Having identified himself too publicly with the Paris Commune of 1871, as curator at the Musée du Louvre under Gustave Courbet, he took refuge in England in July 1871, staying at first with his friend the painter and engraver Alphonse Legros. He rapidly made a name through his appointment teaching at the South London Technical Art School and the South Kensington School of Art, also in London. He was convicted in absentia by the French government of participation in the Commune, and given a life sentence.
In his eight-year English exile, Dalou's association with City and Guilds of London Art School, the National Art Training School[6] and the artists of the New Sculpture movement laid the foundation for new developments in the post-classical British school of sculpture.[3] He also recommended his friend and colleague Édouard Lantéri to move from France to England. At the same time Dalou executed a remarkable series of terracotta statuettes and groups, such as A French Peasant Woman and The Reader; a series of Boulogne women, such as A Woman of Boulogne telling her Beads;[7] and a series of informal terracotta portrait busts of friends and acquaintances, rarely signed. He was commissioned to produce the large public fountain called Charity, erected at the back of the Royal Exchange (1878), and for Queen Victoria a monument to two young granddaughters in her private chapel at Windsor (1878).

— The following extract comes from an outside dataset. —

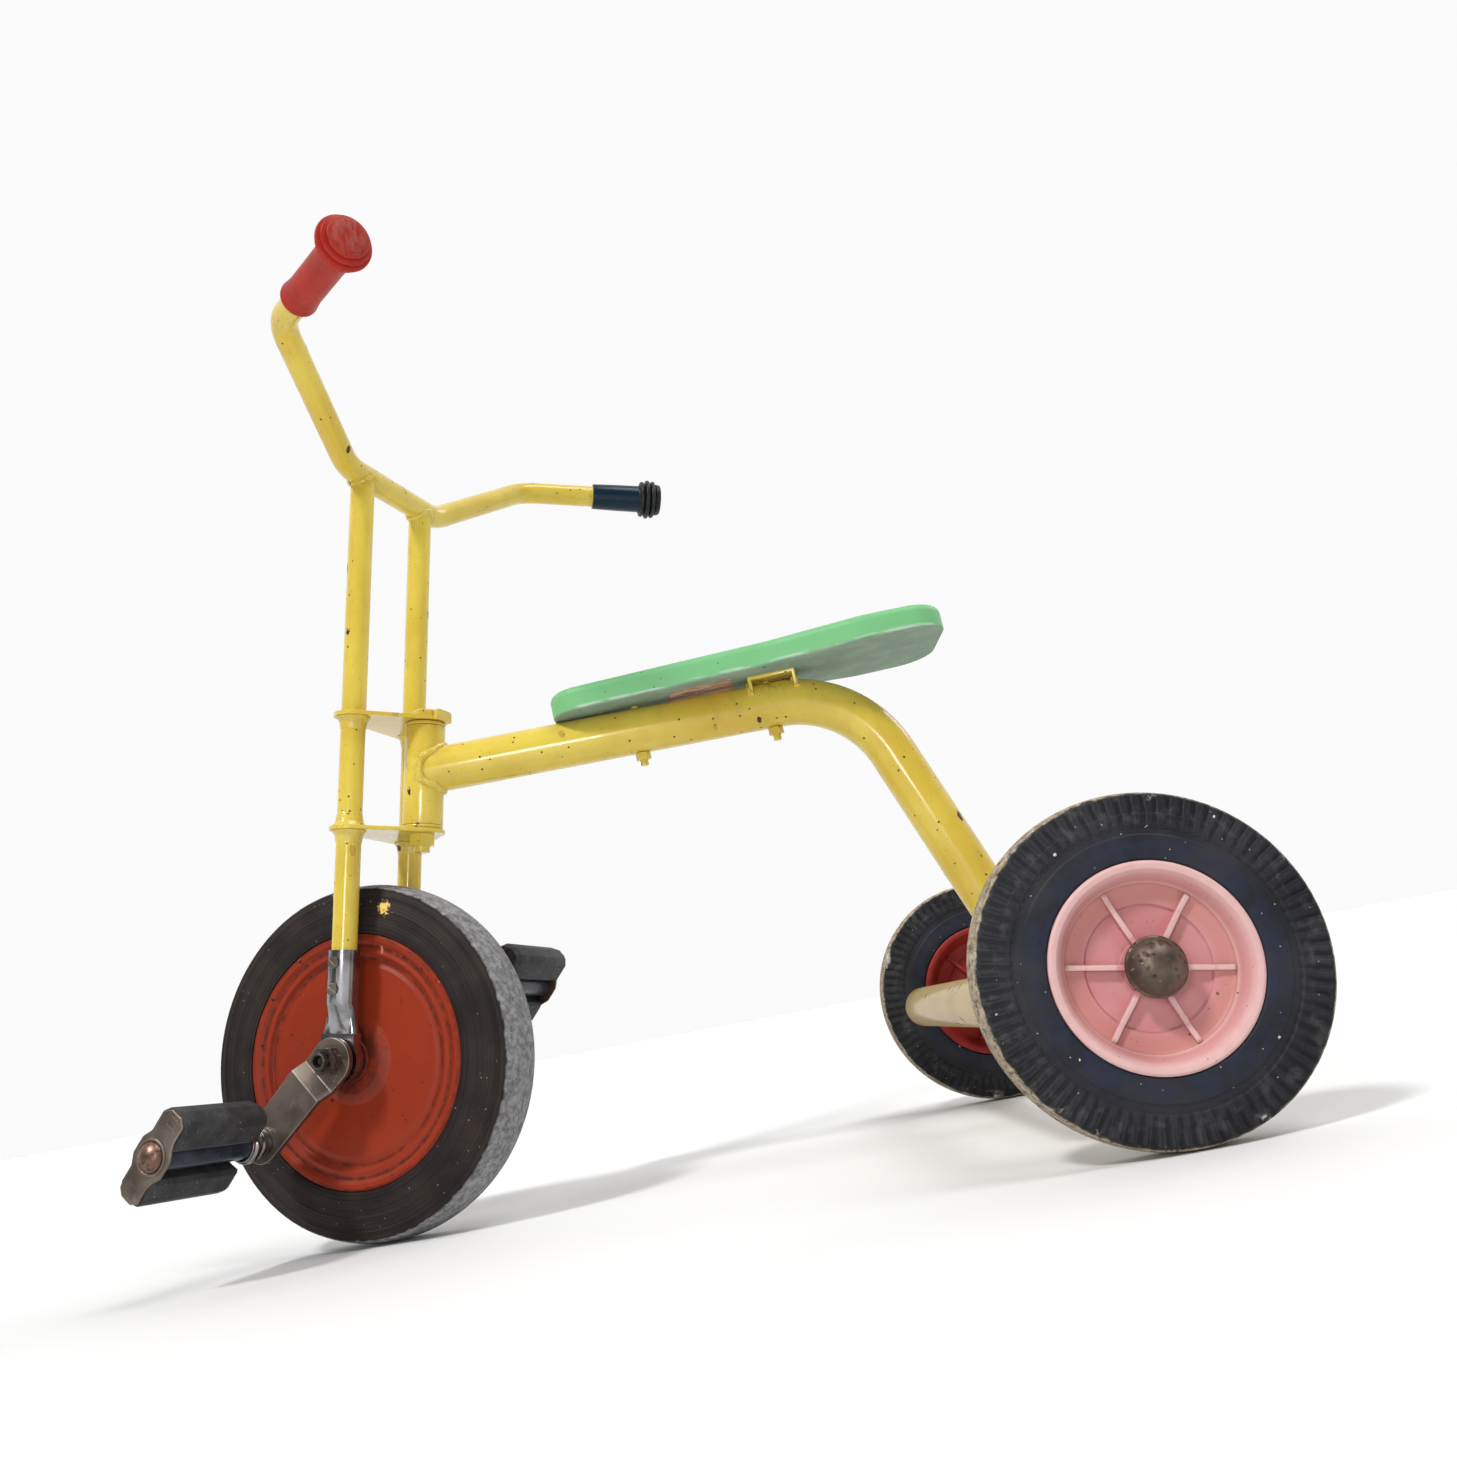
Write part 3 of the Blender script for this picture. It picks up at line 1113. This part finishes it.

He returned to France in 1879, after the declaration of amnesty, and produced a number of masterpieces. His great relief of Mirabeau replying to Dreux-Brézé illustrating an encounter of 23 June 1789, which was exhibited in 1883 and later at the Palais Bourbon, and the highly decorative panel Fraternity were followed in 1885 by The Triumph of Silenus. For the city of Paris he executed his most elaborate and splendid achievement, the vast monument, The Triumph of the Republic, erected after twenty years of work in the Place de la Nation, showing a symbolical figure of the Republic, aloft on her car, drawn by lions led by Liberty, attended by Labour and Justice, and followed by Abundance. It is somewhat in the taste of the Louis XIV period, ornate, but with a forward thrust to the ensemble and exquisite in every detail.[7]

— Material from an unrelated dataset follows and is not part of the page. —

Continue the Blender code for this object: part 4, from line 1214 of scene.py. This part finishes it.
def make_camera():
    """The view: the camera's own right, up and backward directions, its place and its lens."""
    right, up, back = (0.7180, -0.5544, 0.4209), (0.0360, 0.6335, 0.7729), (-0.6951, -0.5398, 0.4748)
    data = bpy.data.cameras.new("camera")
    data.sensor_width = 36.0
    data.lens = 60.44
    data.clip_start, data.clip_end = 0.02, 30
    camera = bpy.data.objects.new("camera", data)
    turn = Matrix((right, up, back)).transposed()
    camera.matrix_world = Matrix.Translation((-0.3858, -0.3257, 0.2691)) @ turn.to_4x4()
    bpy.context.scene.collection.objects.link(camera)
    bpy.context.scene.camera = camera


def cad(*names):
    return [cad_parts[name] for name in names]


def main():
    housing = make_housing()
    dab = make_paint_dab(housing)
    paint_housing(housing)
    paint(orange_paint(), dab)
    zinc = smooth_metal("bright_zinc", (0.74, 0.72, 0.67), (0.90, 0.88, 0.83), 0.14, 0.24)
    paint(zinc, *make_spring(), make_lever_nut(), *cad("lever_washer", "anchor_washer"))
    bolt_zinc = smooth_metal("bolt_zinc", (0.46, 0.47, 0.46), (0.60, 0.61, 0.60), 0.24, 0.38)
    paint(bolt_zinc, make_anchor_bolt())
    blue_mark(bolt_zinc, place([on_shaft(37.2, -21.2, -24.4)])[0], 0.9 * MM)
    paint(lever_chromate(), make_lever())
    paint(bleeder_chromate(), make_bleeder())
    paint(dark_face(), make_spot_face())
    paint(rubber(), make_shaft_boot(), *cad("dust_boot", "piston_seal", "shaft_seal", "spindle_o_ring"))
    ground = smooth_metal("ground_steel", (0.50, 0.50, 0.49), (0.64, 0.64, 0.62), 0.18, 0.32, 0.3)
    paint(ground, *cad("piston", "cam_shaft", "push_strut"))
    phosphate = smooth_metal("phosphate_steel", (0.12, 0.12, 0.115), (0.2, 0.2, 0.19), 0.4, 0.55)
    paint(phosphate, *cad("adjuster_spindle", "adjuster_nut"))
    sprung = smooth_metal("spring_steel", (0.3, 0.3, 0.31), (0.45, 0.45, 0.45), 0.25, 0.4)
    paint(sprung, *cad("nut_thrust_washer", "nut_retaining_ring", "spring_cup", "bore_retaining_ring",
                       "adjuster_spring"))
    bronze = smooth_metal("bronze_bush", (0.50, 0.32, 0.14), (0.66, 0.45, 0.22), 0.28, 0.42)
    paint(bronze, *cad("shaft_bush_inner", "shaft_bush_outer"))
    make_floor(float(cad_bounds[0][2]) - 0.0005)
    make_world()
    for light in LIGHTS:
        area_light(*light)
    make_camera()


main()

Within a few days, his great Monument to Alphand (1899), which almost equalled the success achieved by the Monument to Delacroix in the Luxembourg Garden, was inaugurated.[7]

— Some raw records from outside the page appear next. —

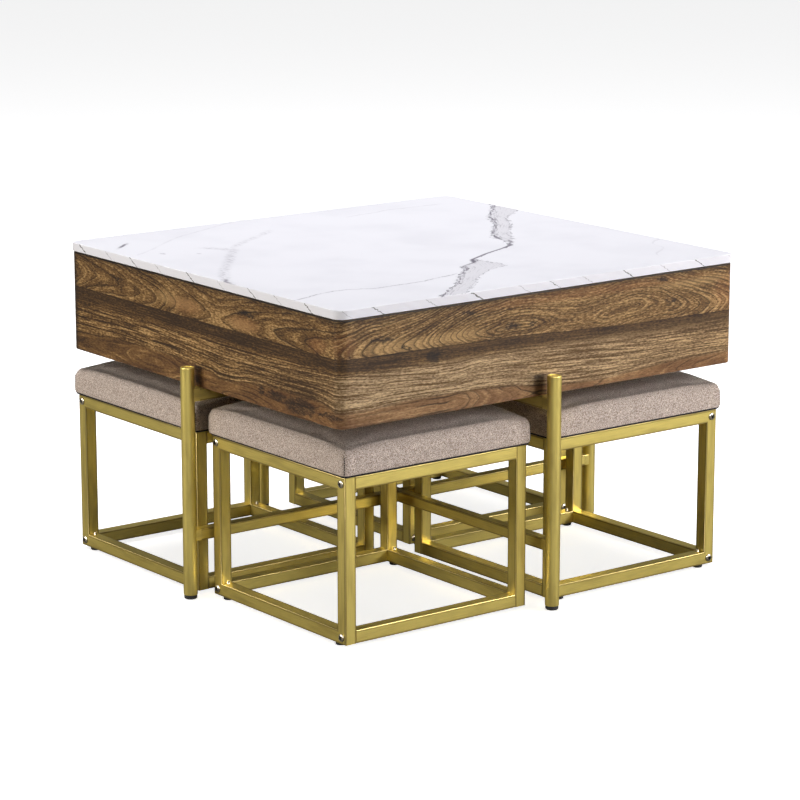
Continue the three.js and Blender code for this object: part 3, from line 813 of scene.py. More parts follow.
stations = rounded_plan(slab_half_x, slab_half_y, slab_corner_radius, 14)
ease = slab_edge_ease
rim = [(ease - ease * math.sin(a), slab_high.z - ease + ease * math.cos(a)) for a in quarter]
rim += [(ease - ease * math.cos(a), slab_low.z + ease - ease * math.sin(a)) for a in quarter]
shape = bmesh.new()
cover = skin_layer(shape)
rows = [[shape.verts.new((p.x - o.x * d, p.y - o.y * d, z)) for p, o, _ in stations] for d, z in rim]
edge_places = [s[2] for s in stations] + [4 * slab_half_x + 2 * slab_half_y - slab_corner_radius]
for i in range(len(rows) - 1):
    for j in range(len(stations)):
        places = ((i, j), (i + 1, j), (i + 1, j + 1), (i, j + 1))
        face = shape.faces.new([rows[a][b % len(stations)] for a, b in places])
        for loop, (a, b) in zip(face.loops, places):
            loop[cover].uv = (edge_places[b], rim[a][1] - slab_low.z)
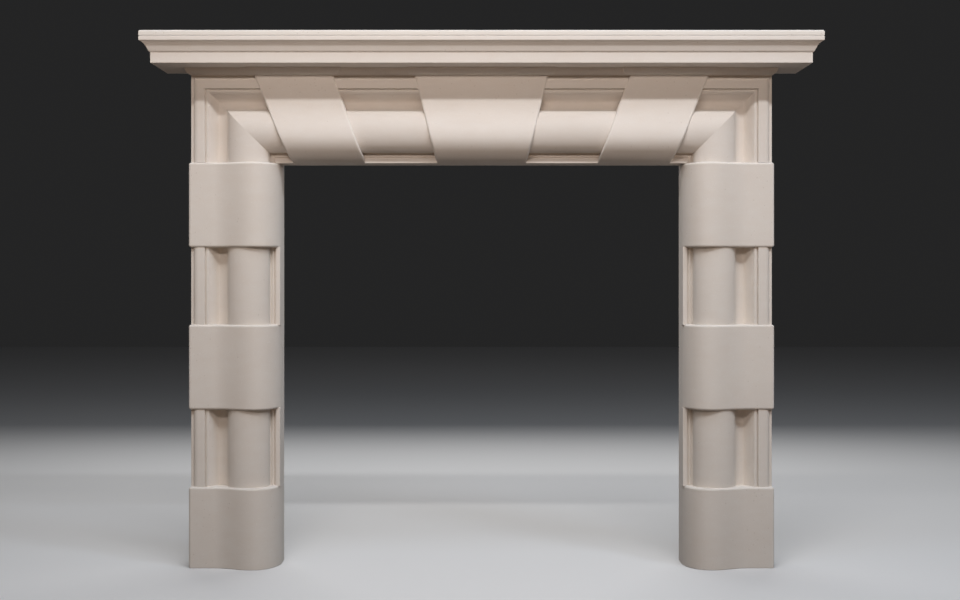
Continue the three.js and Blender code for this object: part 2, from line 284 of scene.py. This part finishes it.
def moulding_section():
    """The moulding cut across, as distance in from its outer face and depth: fillet, ovolo, band,
    bead, hollow, large round, small bead and inner fillet."""
    outer_fillet = (OUTER_FILLET_WIDTH, OUTER_FILLET_DEPTH)
    hollow_top = (HOLLOW_START, HOLLOW_TOP_DEPTH)
    hollow_bottom = (HOLLOW_BOTTOM, HOLLOW_DEPTH)
    round_start = (ROUND_START, ROUND_SPRING_DEPTH)
    round_top = (ROUND_START + ROUND_WIDTH / 2, ROUND_DEPTH)
    round_end = (ROUND_END, ROUND_SPRING_DEPTH)
    small_bead_start = ROUND_END + CHANNEL_WIDTH / 2 - SMALL_BEAD_RADIUS
    front = np.vstack([
        (0, OUTER_FILLET_DEPTH),
        outer_fillet,
        quarter(outer_fillet, (BAND_START, BAND_DEPTH), "out", SMALL_CURVE_STEPS),
        (BAND_END, BAND_DEPTH),
        (BAND_END, BEAD_DEPTH),
        bead(BEAD_START, BEAD_RADIUS, BEAD_DEPTH, SMALL_CURVE_STEPS),
        (HOLLOW_START, BEAD_DEPTH),
        hollow_top,
        curve(hollow_top, HOLLOW_LEAVING, HOLLOW_ARRIVING, hollow_bottom, CURVE_STEPS),
        quarter(hollow_bottom, round_start, "across", SMALL_CURVE_STEPS),
        quarter(round_start, round_top, "out", CURVE_STEPS),
        quarter(round_top, round_end, "across", CURVE_STEPS),
        (ROUND_END, SMALL_BEAD_DEPTH),
        bead(small_bead_start, SMALL_BEAD_RADIUS, SMALL_BEAD_DEPTH, SMALL_CURVE_STEPS),
        (INNER_FILLET_START, SMALL_BEAD_DEPTH),
        (INNER_FILLET_START, INNER_FILLET_DEPTH),
        (MOULDING_WIDTH, INNER_FILLET_DEPTH),
        (MOULDING_WIDTH, 0),
        (0, 0),
    ])
    band_end = 2 + SMALL_CURVE_STEPS
    hollow_lip = band_end + 3 + SMALL_CURVE_STEPS
    radii = {
        0: MOULDING_ARRIS,
        band_end: MOULDING_ARRIS,
        hollow_lip: FINE_ARRIS,
        -4: FINE_ARRIS,
        -3: MOULDING_ARRIS,
    }
    return eased(front, radii)


def block_section():
    """The block cut across, as distance in from its outer face and depth: a flat, a swell whose
    depth follows a raised cosine up to the apex, and a nose, a quarter ellipse that ends along the
    opening."""
    apex = BLOCK_WIDTH - BLOCK_APEX_FROM_OPENING
    share = np.linspace(0, 1, CURVE_STEPS + 1)[1:]
    swell = np.column_stack([
        BLOCK_FLAT_WIDTH + (apex - BLOCK_FLAT_WIDTH) * share,
        BLOCK_DEPTH + (BLOCK_APEX_DEPTH - BLOCK_DEPTH) * (1 - np.cos(math.pi * share)) / 2,
    ])
    nose_end = (BLOCK_WIDTH, BLOCK_APEX_DEPTH - BLOCK_NOSE_DROP)
    return np.vstack([
        (0, BLOCK_DEPTH),
        (BLOCK_FLAT_WIDTH, BLOCK_DEPTH),
        swell,
        quarter((apex, BLOCK_APEX_DEPTH), nose_end, "across", CURVE_STEPS),
        (BLOCK_WIDTH, 0),
        (0, 0),
    ])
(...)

The last of his works, cast posthumously, were a statue of Lazare Hoche in Quiberon (1902), the Monument to Gambetta in Bordeaux (1904), the Monument to Émile Levassor (1907) and the Monument to Scheurer-Kestner (1908) in Paris.
Dalou, who was awarded the Grand Prix of the Exposition Universelle (1889), was made a commander of the Legion of Honor. He was one of the founders of the Société Nationale des Beaux-Arts, and was the first president of the sculpture section.[3]
Dalou died in Paris on 15 April 1902, aged 63, and was interred in the Cimetière du Montparnasse in Paris. His auction record, set at Sotheby's on 21 May 2014 is £362,500[8] for Boulonnaise Allaitant Son Enfant (a young mother from Boulogne feeding her child).